Recycled Materials for Creating New Products

While it’s important to keep garments in use for as long as possible, there will come a time when some clothes are ready to be retired. When that time does come, it’s important to divert as many garments away from landfill as possible.

One option is to use recycled materials for new products, effectively keeping the materials in use for as long as possible. It’s a strategy that VF Corporation, whose brands include The North Face and Timberland, says is key to reducing its environmental footprint.

When the company issued its inaugural €500 million (~$530 million) green bond in 2020, the funds helped expand the company’s sustainability work across its business, including in its operations and supply chain, as well as in natural carbon sinks that help capture and store carbon dioxide from the atmosphere.
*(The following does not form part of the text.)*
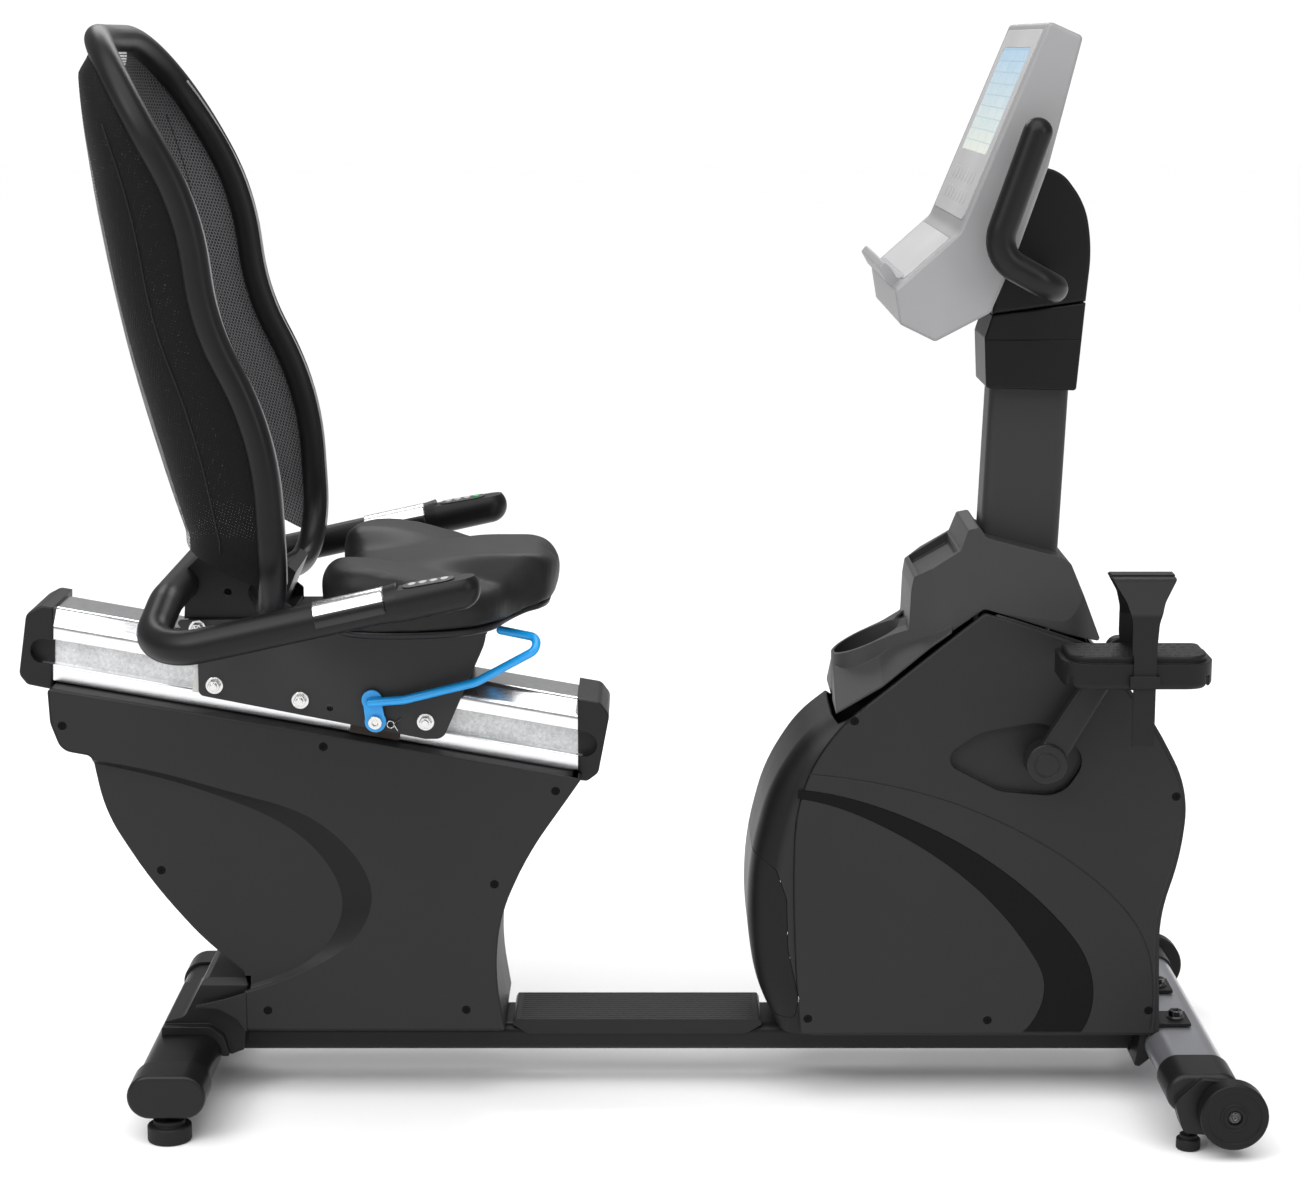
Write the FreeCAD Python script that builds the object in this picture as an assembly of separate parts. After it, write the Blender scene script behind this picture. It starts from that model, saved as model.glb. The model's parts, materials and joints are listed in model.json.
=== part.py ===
import FreeCAD, Part
import math
import os

# Recumbent exercise bike, millimetres.  +X points forward to the console, +Z is up,
# and the rider's right-hand side is at -Y.  The origin is on the floor, in the middle.

V = FreeCAD.Vector
RIGHT = -1
LEFT = 1
SIDES = (RIGHT, LEFT)

# --- driving dimensions -------------------------------------------------------------
GAP = 0.3                    # air between surfaces of parts that move past each other
SKIN = 3.0                   # wall of the moulded covers
FLOW = None                  # a corner rounded as widely as its two runs allow
FLOW_SHARE = 0.49            # the part of a run that one such corner uses

SPINE_HALF_WIDTH = 50.0
SPINE_BOTTOM = 50.0
SPINE_TOP = 86.0
SPINE_REAR = -532.0
SPINE_FRONT = 662.0
STEP_TOP = 95.0

REAR_X = -577.0              # rear cross tube
REAR_Z = 62.0
REAR_TUBE = (90.0, 48.0)     # width along X, height along Z
REAR_CAP = (98.0, 56.0)
REAR_HALF = 255.0
REAR_FOOT_Y = 232.0

FRONT_X = 706.0              # front cross tube
FRONT_Z = 73.0
FRONT_TUBE = (86.0, 46.0)
FRONT_CAP = (92.0, 52.0)
FRONT_TUBE_HALF = 222.0
WHEEL_X = 737.0
WHEEL_Z = 57.0
WHEEL_R = 42.0
WHEEL_Y = (284.0, 310.0)
FRONT_FOOT_X = 690.0
FRONT_FOOT_Y = 262.0

RAIL_TILT = 10.1             # degrees, nose down
RAIL_AT = V(-400.0, 0.0, 534.0)
RAIL_HALF = 60.0
RAIL_HEIGHT = 92.0
RAIL_REAR = -352.0
RAIL_FRONT = 346.0
CHANNEL_LOW = -24.0
CHANNEL_HIGH = 8.0
CHANNEL_FLOOR = 48.0

PLATE_IN = 76.0              # seat carriage side plates
PLATE_OUT = 80.0
WEB_TOP = 631.0

CRANK_X = 520.0
CRANK_Z = 459.0
CRANK_LENGTH = 170.0
CRANK_ANGLE = 59.4           # degrees above +X, right-hand crank
AXLE_R = 10.0
RUNNING_FIT = 0.03
PEDAL_Y = (155.0, 255.0)

DRIVE_HALF = 105.0           # drive shroud half width
REAR_SHROUD_HALF = 93.0

BELT_Y = (61.0, 73.0)
BELT_THICK = 2.0
PULLEY_R = 110.0
ROTOR_AT = (330.0, 260.0)
ROTOR_PULLEY_R = 17.0
IDLER_AT = (458.0, 294.0)
IDLER_R = 20.0

MAST_LEAN = 2.3              # degrees forward
MAST_FOOT_X = 492.5          # mast centre at MAST_FOOT_Z
MAST_FOOT_Z = 710.0
MAST = (100.0, 70.0)
MAST_WALL = 3.0
MAST_TOP = 1088.0

BACK_HALF = 236.0            # backrest tube centre
BACK_TUBE_R = 17.0
ARM_HALF = 315.0             # seat handlebar arm centre
ARM_R = 21.0


# --- helpers ------------------------------------------------------------------------
def export(shape, name):
    shape = shape.removeSplitter()
    shape.exportStep("parts/" + name + ".step")
    good = shape.isValid() and all(solid.isClosed() for solid in shape.Solids)
    print(name, "solids", len(shape.Solids), "litres", round(shape.Volume / 1e6, 3), "ok" if good else "BAD")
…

Particularly relevant to its sustainable fashion ambitions was the company’s decision to allocate a portion of the green bond’s proceeds to procure recycled materials for both its products and packaging, including fabric containing at least 50% recycled-content nylon and polyester and materials containing at least 80% recycled-content paper and corrugate. Materials that likely would have sat in landfills are now back on shelves.

“These examples of circular fashion business models are not exhaustive, and it will be important for companies to explore and share a wider range of innovations that deliver both economic and environmental opportunities over time,” says Courtney Thompson, Executive Director in the Global Sustainable Finance group at Morgan Stanley. “By reporting on their sustainability progress, companies can ensure alignment with both consumers and investors seeking to scale sustainable fashion solutions.”